FIGS. 22A-22C presents the normalized radiation patterns of the exemplary prototype of 1×8 antenna array at 23, 30 and 37 GHz. For co-polarization patterns (as shown in FIGS. 22A-22C, left columns), good agreements are achieved between the measurement and the simulation at different frequencies. A narrow beam is obtained in H-plane because of the linear array arrangement. The measured side lobe level keeps below −13 dB. For cross-polarization patterns (as shown in FIGS. 22A-22C, right columns), the measured cross polarizations are below −25 dB at 23 GHz and 30 GHz, and below −20 dB at 37 GHz.
According to other embodiments of the present invention, a multi-beam antenna array may be constructed with a N number of the millimeter-wave end-fire magneto-electric dipole antenna 10 of FIGS. 1A-1C; and an ASIC-based N-by-N Butler matrix configured to act as a feed network connecting a N number of input ports to the N number of the antenna elements. The ASIC-based N-by-N Butler matrix may consist of four 3-dB hybrid couplers, two crossovers, two −45° phase shifters, and two 0° phase shifters. All of these phase shifters are in terms of the phase delay introduced by the crossover. Each component for this Butler matrix is carefully designed with a wideband operation.
FIG. 23 illustrates a top view of a multi-beam antenna array 10B including a 1×4 linear array of antenna 10 coupled with an ASIC-based 4×4 Butler matrix 50. The multi-beam antenna array 10B may have an antenna spacing d5. Preferably, the antenna spacing d5 is equal to 0.544, where λ0 is a wavelength at a central operating frequency. For example, for the center frequency of 30 GHz, the antenna spacing d5 may be equal to 5.4 mm for reasonably low mutual coupling.
The ASIC-based 4×4 Butler matrix 50 may consist of four 3-dB hybrid couplers 211, two crossovers 212, two −45° phase shifters 213, and two 0° phase shifters 214.
In addition, a dummy antenna 10′ may be added at each side of the antenna array in order to reduce the influence of edge effect. The dummy port is left to be opened since extremely low energy arrives at it. Moreover, the substrates may be grooved (not shown) to for shifting suspect frequency and enlarging the operating bandwidth.

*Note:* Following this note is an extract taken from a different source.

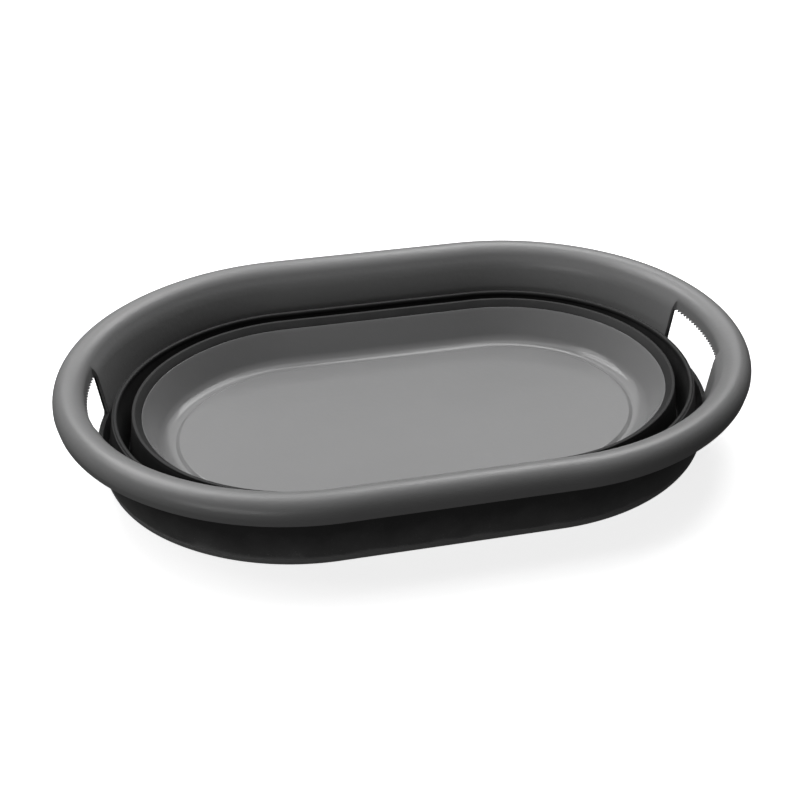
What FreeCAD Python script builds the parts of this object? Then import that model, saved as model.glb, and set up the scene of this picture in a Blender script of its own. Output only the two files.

FIGS. 24A and 24B present the simulated amplitudes and phases of the S-parameters of the 4×4 Butler matrix 50. Overall, reasonably good amplitude and phase responses are achieved over a wide frequency band, although the results at near 33 GHz are not such perfect. At the lower (24 GHz), center (30 GHz) and upper (36 GHz) frequencies, the worst amplitude unbalance is 2.2 dB and the biggest phase error is 11 degrees.
FIG. 25 presents an exemplary prototype of the 1×4 multi-beam antenna array 10B according to the present invention. The S-parameters and radiation performances of the multi-beam array are measured. During each measurement, those untested ports are terminated by 50-ohm loads.
FIG. 26 presents the measured S-parameters of the multi-beam antenna array 10B. Due to the geometric symmetry, |S11| and |S44| equal with each other approximately, and so do |S22| and |S33|. All of these four reflection coefficients are smaller than −10 dB across 23-36.5 GHz. The overlapped impedance bandwidth is 45.4%. Within this band, |S21|, |S31|, |S41| and |S32|, which represent port isolation, are smaller than −12 dB.
FIGS. 27A-27C shows normalized radiation patterns at 24 GHz, 30 GHz and 36 GHz respectively for the multi-beam antenna array 10B, where solid lines and dash lines represent the simulated and measured results respectively. The measured and simulated radiation patterns are in good agreement. The array steers the main beam at different azimuth angles when different ports are excited separately. The worst side lobe level is −6 dB and the cross polarization maintains below −20 dB. The scan angles and gains are summarized in table IV. Due to the geometric symmetry, only results when exciting Port #1 and Port #3 are listed. At 24 GHz, the array obtains the largest scan angles, ±19° and ±51°. With the frequency increasing, the scan angle reduces. The measured and simulated gains listed in Table 1 also agree with each other reasonably well. At all of these three frequencies, the gain variation due to beam-scanning is smaller than 0.9 dB.
TABLE 1
|
|
RADIATION PERFORMANCE OF THE MULTI-BEAM ARRAY
|
Port #1
Port #3
|
Frequency
Angle
Gain (dBi)
Angle
Gain (dBi)
|
|
24 GHz
−19°
9.6/9.8*
−51°
8.8/8.6*
|
30 GHz
−13°
10.2/11*
−36°
9.3/9.8*
|
36 GHz
−10°
9.2/10.6*
−32°
8.7/9.9*
|
|
‘*’ represents the simulated result.
|
FIG. 28 shows simulated gain curves versus frequency for the multi-beam antenna array 10B. It can be observed that there exists a substantial drop-off near 34.5 GHz when Port #1 is excited and near 32.75 GHz when Port #3 is excited. This drop-off is caused by the grating lobe condition where a significant surface wave mode is generated along the arraying direction.
It should be understood that the conductive patches, plates, vias and strip lines described above can be made of any suitable metallic materials, including but not limited to, copper.
The foregoing description of the present invention has been provided for the purposes of illustration and description. It is not intended to be exhaustive or to limit the invention to the precise forms disclosed. Many modifications and variations will be apparent to the practitioner skilled in the art.
The embodiments were chosen and described in order to best explain the principles of the invention and its practical application, thereby enabling others skilled in the art to understand the invention for various embodiments and with various modifications that are suited to the particular use contemplated.